Take the line that contains "if obj.type not" as the first and the last line of the material as the final one; set down exactly the lines in that span.

BEGIN RECORDED INFORMATION

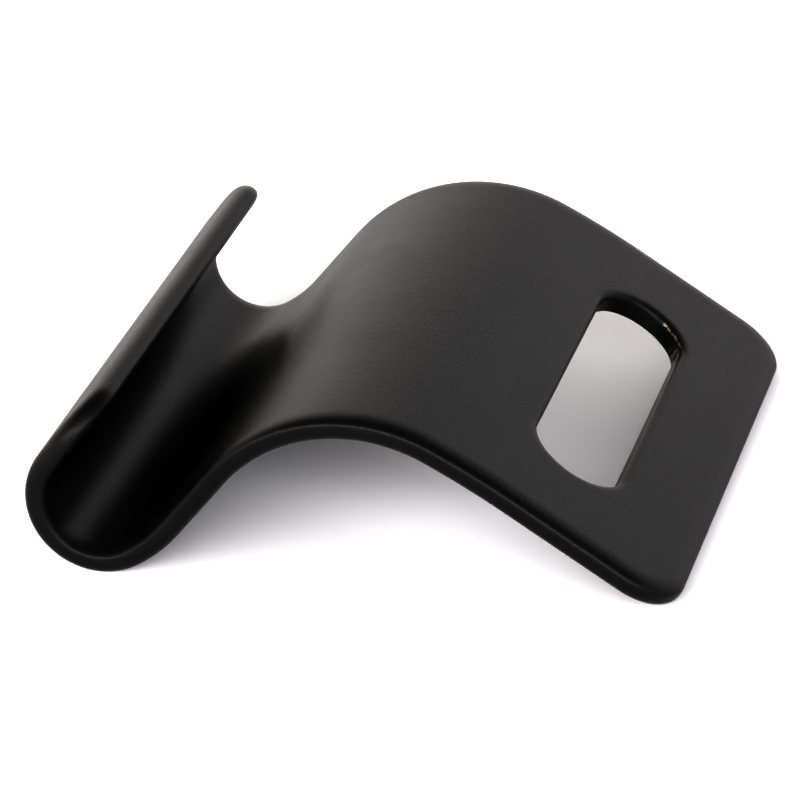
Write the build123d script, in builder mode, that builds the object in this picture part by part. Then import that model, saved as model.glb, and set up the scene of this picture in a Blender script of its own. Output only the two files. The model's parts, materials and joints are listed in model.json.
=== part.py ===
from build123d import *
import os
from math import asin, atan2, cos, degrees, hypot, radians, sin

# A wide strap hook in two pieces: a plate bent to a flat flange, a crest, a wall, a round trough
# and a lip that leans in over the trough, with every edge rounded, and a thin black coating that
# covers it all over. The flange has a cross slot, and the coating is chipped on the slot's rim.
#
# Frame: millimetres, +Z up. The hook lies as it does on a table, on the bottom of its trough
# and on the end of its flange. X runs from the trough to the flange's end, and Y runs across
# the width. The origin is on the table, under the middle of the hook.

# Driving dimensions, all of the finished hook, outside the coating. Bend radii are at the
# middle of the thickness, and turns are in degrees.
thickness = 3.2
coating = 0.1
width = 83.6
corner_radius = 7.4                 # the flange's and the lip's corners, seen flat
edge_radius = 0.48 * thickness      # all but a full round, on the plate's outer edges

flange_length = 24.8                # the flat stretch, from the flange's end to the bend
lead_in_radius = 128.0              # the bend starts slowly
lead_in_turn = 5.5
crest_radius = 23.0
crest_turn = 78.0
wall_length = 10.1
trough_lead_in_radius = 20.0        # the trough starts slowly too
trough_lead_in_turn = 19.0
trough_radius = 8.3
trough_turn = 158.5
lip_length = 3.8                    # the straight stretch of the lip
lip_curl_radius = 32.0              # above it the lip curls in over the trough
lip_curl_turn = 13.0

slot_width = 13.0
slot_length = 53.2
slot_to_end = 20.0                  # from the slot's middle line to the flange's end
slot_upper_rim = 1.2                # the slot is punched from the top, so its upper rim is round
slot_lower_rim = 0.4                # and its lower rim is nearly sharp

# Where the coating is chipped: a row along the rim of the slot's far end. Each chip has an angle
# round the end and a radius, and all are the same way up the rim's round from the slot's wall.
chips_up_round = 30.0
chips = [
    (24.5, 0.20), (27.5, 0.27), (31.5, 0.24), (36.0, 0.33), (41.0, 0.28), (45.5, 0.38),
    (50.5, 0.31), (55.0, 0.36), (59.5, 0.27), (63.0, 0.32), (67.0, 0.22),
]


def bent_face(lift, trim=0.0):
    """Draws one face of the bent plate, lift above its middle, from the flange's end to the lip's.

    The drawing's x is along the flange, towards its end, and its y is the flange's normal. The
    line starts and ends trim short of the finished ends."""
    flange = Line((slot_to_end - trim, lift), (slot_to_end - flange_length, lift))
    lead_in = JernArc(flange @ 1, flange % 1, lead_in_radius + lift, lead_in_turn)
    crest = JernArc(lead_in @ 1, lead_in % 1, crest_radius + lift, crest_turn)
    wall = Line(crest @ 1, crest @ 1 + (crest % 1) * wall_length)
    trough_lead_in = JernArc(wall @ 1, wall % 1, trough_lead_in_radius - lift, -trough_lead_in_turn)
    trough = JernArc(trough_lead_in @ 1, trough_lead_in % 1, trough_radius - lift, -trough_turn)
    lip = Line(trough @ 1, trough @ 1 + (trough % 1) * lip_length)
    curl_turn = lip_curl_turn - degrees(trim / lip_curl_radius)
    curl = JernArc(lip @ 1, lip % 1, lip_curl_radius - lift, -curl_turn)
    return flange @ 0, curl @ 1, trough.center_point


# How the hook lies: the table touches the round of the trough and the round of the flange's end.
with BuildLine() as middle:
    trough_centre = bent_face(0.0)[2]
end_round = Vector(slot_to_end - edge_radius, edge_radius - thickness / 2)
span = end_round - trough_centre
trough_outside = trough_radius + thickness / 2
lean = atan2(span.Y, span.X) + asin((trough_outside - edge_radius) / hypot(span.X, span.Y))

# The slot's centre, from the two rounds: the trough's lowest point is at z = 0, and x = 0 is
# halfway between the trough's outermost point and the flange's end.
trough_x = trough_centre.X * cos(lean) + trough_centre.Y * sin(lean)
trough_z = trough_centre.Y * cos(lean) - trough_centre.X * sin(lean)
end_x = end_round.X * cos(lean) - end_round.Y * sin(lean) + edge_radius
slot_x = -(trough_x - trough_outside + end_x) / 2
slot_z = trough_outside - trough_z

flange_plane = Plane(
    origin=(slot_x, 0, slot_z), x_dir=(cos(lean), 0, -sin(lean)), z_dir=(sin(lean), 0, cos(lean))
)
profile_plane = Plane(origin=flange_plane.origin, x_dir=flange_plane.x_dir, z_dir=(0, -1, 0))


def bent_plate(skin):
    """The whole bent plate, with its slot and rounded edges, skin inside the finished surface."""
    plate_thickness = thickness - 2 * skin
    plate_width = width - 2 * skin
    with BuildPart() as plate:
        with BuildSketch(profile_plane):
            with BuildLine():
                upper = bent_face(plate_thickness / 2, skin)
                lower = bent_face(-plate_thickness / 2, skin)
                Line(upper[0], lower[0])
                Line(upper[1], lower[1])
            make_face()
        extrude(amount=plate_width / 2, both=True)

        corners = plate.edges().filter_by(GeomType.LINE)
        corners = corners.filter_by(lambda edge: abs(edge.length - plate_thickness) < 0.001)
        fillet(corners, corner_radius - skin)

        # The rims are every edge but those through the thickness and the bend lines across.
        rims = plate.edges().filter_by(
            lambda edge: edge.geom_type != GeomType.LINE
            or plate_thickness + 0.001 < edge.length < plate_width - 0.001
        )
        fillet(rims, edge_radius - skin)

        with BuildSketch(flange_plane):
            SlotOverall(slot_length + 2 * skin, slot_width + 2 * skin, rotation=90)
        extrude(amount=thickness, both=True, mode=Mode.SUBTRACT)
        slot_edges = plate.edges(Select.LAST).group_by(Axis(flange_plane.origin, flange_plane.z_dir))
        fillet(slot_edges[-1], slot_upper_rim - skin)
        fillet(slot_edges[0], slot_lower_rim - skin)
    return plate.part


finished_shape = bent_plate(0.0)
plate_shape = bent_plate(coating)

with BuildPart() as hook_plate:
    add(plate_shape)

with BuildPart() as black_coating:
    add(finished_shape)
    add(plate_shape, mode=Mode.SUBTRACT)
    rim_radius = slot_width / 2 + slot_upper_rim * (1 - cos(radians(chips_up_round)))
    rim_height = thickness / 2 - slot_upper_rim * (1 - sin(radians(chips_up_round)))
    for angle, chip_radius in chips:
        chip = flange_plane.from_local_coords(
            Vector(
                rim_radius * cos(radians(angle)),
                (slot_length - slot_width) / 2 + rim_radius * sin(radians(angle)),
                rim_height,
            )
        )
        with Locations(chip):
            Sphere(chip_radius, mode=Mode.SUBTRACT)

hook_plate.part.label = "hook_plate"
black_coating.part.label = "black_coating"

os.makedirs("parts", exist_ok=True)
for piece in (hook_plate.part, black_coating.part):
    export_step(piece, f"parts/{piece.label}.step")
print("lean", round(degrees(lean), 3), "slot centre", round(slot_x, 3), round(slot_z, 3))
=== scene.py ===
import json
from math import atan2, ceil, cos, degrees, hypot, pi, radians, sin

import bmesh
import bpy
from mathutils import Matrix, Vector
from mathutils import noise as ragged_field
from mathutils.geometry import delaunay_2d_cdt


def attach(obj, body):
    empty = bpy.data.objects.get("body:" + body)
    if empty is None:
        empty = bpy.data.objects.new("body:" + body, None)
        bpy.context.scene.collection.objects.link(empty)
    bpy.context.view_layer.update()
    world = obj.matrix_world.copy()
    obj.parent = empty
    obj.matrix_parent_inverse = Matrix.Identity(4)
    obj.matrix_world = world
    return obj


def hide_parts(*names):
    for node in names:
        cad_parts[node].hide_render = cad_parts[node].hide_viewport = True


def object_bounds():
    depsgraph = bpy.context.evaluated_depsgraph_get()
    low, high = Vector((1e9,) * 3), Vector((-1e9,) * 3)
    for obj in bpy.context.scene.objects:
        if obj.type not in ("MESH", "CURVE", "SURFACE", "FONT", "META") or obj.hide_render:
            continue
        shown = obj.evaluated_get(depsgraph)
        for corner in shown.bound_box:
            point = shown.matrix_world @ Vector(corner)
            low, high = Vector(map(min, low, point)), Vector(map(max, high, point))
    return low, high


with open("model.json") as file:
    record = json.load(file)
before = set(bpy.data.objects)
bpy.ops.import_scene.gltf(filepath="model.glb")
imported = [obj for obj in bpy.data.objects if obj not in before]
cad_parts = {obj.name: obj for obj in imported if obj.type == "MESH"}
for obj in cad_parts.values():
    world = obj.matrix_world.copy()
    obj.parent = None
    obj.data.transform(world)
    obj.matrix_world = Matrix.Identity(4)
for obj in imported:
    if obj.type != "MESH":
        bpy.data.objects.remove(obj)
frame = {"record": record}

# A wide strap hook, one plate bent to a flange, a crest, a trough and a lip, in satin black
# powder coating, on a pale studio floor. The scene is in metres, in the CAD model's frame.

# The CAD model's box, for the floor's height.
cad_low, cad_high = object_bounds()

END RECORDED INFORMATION

▶ _EXERCISE RESPONSE_
        if obj.type not in ("MESH", "CURVE", "SURFACE", "FONT", "META") or obj.hide_render:
            continue
        shown = obj.evaluated_get(depsgraph)
        for corner in shown.bound_box:
            point = shown.matrix_world @ Vector(corner)
            low, high = Vector(map(min, low, point)), Vector(map(max, high, point))
    return low, high


with open("model.json") as file:
    record = json.load(file)
before = set(bpy.data.objects)
bpy.ops.import_scene.gltf(filepath="model.glb")
imported = [obj for obj in bpy.data.objects if obj not in before]
cad_parts = {obj.name: obj for obj in imported if obj.type == "MESH"}
for obj in cad_parts.values():
    world = obj.matrix_world.copy()
    obj.parent = None
    obj.data.transform(world)
    obj.matrix_world = Matrix.Identity(4)
for obj in imported:
    if obj.type != "MESH":
        bpy.data.objects.remove(obj)
frame = {"record": record}

# A wide strap hook, one plate bent to a flange, a crest, a trough and a lip, in satin black
# powder coating, on a pale studio floor. The scene is in metres, in the CAD model's frame.

# The CAD model's box, for the floor's height.
cad_low, cad_high = object_bounds()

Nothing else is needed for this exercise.